#### DATASET CONTENT

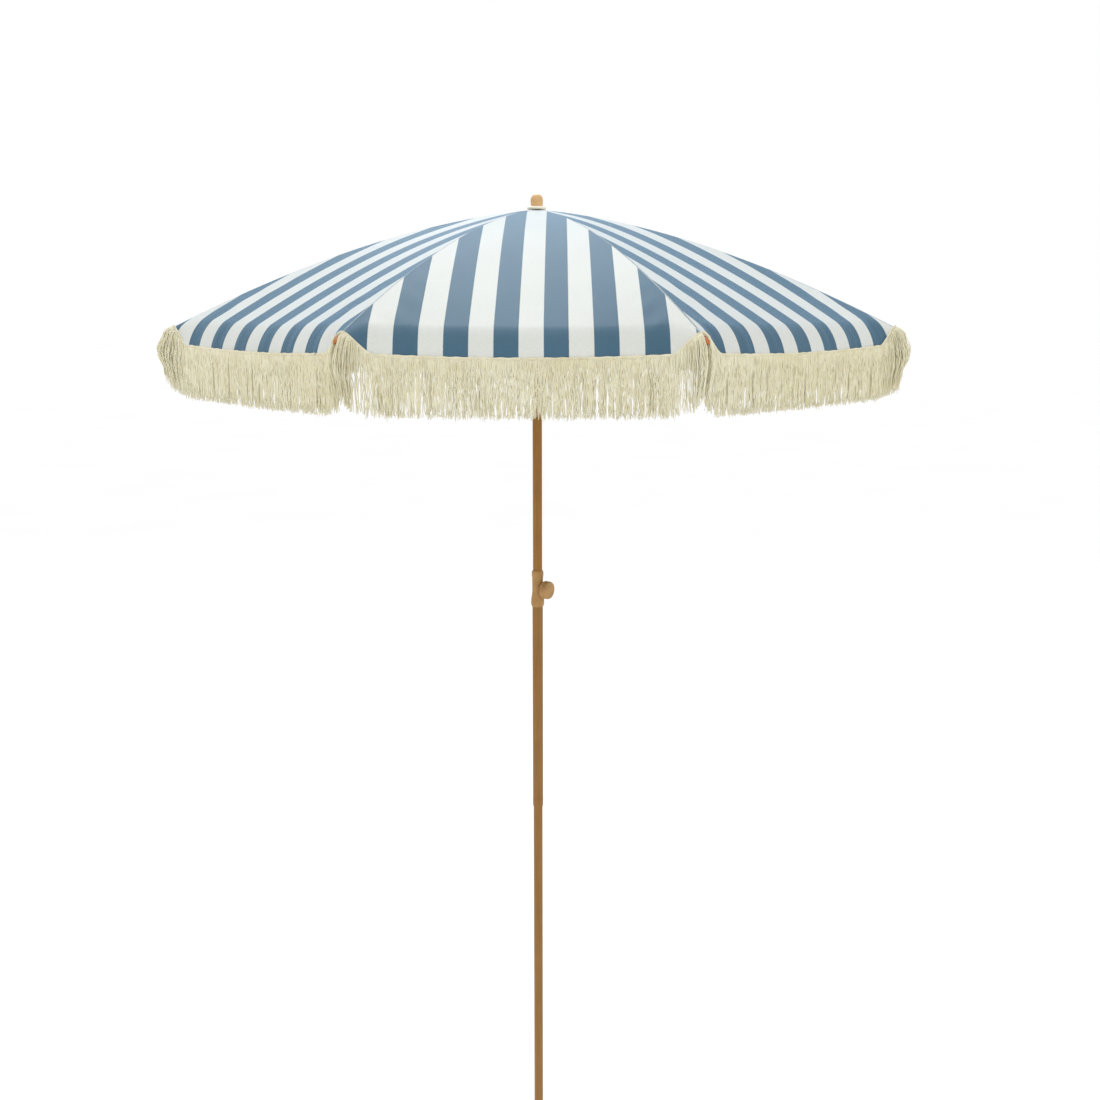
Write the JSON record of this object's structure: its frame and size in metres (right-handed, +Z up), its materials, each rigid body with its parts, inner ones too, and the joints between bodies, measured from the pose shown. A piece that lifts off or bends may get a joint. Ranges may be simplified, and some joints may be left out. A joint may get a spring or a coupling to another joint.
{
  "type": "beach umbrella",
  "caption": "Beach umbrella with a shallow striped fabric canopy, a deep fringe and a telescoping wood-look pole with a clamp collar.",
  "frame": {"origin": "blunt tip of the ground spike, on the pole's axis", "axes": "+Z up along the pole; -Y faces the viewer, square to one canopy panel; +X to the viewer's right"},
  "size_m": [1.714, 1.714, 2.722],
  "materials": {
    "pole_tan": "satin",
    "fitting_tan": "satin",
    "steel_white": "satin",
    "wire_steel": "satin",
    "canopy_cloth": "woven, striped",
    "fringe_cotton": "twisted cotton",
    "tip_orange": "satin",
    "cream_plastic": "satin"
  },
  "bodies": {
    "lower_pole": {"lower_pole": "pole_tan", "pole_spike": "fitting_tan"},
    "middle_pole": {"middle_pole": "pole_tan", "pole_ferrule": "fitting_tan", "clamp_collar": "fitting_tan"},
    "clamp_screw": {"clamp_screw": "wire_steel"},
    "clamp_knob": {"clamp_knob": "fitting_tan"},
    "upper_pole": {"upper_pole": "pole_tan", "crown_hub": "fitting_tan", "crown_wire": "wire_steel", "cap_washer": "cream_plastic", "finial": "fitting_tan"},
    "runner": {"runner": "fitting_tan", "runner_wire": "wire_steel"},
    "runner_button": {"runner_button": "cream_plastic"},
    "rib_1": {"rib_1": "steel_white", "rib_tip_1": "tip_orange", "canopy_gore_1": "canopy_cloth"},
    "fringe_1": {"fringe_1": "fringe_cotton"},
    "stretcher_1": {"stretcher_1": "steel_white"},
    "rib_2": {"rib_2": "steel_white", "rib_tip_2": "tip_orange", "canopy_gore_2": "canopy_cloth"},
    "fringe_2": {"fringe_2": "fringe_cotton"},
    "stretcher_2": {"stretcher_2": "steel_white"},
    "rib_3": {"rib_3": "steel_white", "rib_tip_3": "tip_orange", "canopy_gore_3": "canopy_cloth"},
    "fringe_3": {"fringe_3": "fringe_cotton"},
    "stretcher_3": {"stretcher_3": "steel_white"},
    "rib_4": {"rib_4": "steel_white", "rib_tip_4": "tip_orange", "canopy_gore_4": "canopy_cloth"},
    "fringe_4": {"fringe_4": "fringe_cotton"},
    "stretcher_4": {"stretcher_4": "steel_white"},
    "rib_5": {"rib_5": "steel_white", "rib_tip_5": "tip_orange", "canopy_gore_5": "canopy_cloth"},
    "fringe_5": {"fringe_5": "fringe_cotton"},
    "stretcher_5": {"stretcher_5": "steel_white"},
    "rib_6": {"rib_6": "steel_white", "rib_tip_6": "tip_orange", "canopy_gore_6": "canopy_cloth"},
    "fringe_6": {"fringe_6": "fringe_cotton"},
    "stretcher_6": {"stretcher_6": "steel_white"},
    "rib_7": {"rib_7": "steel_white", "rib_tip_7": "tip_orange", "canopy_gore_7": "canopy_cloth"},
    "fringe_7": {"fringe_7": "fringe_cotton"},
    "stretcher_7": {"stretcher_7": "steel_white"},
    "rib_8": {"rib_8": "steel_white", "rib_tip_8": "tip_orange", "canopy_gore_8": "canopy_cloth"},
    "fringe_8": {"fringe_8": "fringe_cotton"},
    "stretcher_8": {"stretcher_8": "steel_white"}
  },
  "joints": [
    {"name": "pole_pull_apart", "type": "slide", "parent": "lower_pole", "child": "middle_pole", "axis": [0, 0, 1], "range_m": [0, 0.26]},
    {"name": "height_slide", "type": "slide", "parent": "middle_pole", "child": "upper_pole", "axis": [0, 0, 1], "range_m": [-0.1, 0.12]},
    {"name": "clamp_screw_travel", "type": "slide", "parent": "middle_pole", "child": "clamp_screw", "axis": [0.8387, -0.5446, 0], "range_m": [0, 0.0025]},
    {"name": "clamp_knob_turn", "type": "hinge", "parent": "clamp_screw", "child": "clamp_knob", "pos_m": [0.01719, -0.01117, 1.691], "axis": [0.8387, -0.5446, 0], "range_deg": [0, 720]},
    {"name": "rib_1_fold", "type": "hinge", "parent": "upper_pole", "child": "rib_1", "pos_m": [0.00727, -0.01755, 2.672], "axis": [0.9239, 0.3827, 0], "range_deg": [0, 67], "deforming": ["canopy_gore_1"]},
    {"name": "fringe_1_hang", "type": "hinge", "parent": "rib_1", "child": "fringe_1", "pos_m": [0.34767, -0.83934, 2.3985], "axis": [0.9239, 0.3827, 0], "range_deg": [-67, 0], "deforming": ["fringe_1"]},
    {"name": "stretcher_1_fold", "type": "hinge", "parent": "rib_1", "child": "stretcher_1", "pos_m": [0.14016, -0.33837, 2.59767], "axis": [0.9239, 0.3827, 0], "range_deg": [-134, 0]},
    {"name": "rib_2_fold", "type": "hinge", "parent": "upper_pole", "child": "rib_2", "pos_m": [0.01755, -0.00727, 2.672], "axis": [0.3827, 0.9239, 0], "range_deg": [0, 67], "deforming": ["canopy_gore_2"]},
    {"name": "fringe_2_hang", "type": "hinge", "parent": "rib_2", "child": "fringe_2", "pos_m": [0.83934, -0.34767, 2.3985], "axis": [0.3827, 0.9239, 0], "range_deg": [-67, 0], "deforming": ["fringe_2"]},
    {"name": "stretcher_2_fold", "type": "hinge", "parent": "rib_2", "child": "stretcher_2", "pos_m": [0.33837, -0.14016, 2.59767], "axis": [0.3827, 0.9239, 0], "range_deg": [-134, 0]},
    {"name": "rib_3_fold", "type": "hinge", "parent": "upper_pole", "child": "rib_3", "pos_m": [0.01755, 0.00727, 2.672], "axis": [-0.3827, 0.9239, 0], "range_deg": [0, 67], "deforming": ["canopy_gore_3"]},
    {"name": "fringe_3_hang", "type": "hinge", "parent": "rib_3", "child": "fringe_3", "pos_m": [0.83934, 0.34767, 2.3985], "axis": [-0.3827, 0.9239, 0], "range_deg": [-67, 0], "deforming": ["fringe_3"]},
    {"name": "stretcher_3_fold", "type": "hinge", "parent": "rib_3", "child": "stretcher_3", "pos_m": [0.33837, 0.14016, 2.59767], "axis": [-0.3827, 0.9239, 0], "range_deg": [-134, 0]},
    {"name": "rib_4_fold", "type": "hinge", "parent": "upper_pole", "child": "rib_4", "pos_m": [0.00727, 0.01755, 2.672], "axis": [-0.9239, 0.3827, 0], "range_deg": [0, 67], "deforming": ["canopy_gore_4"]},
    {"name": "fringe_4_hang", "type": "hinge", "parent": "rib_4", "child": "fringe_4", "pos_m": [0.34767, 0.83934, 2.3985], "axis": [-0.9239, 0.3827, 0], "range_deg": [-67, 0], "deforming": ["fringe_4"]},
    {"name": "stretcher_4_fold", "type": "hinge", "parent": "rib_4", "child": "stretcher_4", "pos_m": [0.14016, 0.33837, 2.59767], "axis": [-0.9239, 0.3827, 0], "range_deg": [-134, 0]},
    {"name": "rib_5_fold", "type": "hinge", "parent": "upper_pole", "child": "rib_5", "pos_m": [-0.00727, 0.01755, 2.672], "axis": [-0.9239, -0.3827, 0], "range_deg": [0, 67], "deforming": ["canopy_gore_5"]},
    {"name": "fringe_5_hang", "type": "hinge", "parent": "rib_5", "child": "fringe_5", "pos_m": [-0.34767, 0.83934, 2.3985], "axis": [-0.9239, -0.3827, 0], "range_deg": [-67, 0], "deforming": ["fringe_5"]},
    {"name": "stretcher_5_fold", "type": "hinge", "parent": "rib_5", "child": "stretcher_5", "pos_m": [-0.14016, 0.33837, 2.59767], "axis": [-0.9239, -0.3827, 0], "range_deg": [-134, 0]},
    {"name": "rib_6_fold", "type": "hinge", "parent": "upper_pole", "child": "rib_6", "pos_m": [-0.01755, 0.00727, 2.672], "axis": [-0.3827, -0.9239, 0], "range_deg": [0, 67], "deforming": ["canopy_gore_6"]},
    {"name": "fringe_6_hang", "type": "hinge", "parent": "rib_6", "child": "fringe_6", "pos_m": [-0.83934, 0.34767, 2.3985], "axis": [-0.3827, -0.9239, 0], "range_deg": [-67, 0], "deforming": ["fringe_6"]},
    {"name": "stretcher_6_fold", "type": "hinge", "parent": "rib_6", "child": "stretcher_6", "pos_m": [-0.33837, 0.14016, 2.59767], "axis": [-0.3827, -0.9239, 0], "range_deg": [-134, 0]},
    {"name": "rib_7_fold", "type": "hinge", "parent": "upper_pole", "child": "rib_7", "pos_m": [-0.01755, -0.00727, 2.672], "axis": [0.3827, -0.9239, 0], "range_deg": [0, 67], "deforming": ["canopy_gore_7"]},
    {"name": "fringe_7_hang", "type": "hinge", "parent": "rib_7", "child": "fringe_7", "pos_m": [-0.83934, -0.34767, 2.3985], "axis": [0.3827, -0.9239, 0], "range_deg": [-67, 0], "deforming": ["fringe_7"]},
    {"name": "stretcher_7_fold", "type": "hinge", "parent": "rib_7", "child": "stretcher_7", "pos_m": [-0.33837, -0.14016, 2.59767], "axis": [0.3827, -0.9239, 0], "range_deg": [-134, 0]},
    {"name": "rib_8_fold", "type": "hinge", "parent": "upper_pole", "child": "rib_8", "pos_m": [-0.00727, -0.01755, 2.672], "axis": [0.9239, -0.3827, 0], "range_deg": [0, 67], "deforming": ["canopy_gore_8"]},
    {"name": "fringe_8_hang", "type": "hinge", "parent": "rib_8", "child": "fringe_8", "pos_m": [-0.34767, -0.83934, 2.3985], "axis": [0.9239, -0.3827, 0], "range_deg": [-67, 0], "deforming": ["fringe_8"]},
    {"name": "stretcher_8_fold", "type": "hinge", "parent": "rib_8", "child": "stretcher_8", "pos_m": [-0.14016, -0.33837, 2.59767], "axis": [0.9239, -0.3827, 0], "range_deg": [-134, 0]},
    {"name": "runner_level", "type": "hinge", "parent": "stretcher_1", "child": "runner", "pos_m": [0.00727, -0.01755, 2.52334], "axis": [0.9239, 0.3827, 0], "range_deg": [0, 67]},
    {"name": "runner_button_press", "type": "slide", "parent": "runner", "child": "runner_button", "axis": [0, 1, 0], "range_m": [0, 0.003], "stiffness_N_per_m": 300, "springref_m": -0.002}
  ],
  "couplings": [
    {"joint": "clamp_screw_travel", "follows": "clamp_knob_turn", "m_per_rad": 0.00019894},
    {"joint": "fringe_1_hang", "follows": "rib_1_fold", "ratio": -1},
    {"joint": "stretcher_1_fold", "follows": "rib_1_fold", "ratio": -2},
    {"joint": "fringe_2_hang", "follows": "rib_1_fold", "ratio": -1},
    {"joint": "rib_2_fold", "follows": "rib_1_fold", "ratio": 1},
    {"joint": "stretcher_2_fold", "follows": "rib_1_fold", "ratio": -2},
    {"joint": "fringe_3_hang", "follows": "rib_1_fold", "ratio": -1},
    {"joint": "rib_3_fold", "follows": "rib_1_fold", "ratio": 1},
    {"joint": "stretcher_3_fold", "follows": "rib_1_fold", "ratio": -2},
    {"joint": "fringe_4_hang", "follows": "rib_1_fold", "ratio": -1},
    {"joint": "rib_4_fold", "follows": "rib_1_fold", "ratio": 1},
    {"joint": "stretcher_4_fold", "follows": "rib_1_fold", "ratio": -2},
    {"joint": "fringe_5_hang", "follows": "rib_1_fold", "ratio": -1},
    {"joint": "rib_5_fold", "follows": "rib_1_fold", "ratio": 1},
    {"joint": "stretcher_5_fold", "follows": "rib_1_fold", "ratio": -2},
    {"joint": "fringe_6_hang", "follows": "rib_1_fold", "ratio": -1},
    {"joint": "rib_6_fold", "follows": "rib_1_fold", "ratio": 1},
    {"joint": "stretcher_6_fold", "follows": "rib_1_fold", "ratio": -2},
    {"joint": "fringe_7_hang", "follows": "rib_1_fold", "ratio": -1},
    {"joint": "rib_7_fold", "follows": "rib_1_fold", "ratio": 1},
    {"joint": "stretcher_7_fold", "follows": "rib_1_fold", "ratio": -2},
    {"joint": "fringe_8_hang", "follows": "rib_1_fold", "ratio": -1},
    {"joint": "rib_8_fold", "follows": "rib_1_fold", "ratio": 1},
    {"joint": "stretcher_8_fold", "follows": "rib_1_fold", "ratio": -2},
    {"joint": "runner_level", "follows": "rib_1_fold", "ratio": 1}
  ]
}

#### BRIEF
Using the listing above, list every line in which the string "joints" occurs.

#### FINAL RESULT
Write the JSON record of this object's structure: its frame and size in metres (right-handed, +Z up), its materials, each rigid body with its parts, inner ones too, and the joints between bodies, measured from the pose shown. A piece that lifts off or bends may get a joint. Ranges may be simplified, and some joints may be left out. A joint may get a spring or a coupling to another joint.
  "joints": [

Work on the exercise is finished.